11. The audio signal coding decompression apparatus as claimed in claim 10, wherein the time-axis predicted coder comprises two parts: an LMS predictor and an RLS predictor, wherein the predicted error signal of each of the fixed number of audio points is first input into the LMS predictor and then input into the RLS predictor, thereby completing the predicting decoding.

12. The audio signal coding decompression apparatus as claimed in claim 10, wherein the coding guideline is any one of the following four conditions being satisfied, and the four conditions are (a) the data precision for coding the current predicted error signal is higher than that for the previous predicted error signal, and the required additional data offered by the whole block is greater than 32-bits in size due to the coding of the signal; (b) 50 items of data already exist in the current block, and the number of bits required for coding the current data point is greater than the data size precision required by each of the subsequent fifty points; (c) the discrepancy between the current predicted error signal and the predicted error signal of the previous time point is greater than a predermined value, and the required additional data offered by the whole block is greater than 32-bits in size due to the coding of the signal; or (d) 4096 points already exist in the current block.

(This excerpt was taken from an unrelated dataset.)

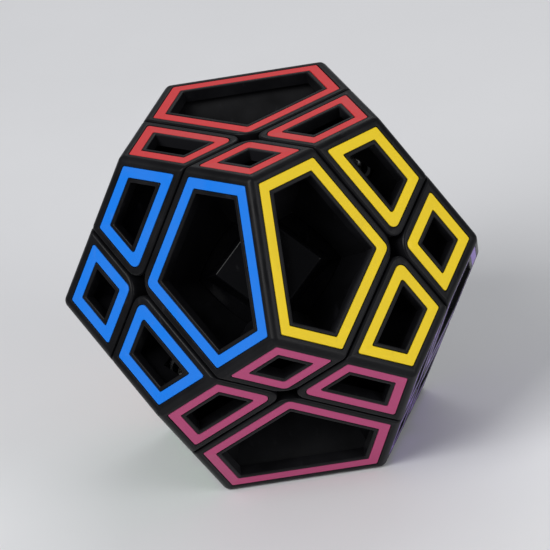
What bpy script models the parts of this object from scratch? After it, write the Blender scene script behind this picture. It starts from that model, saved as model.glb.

13. The audio signal coding decompression apparatus as claimed in claim 10, wherein the buffer is a segment of memory with a sufficient length to store the predicted error signals of the fixed number of audio points arranged in the timing sequence.

14. The audio signal coding decompression apparatus as claimed in claim 10, wherein the data block of the coded compressed audio comprises a header and the predicted error signal of each audio point following the header.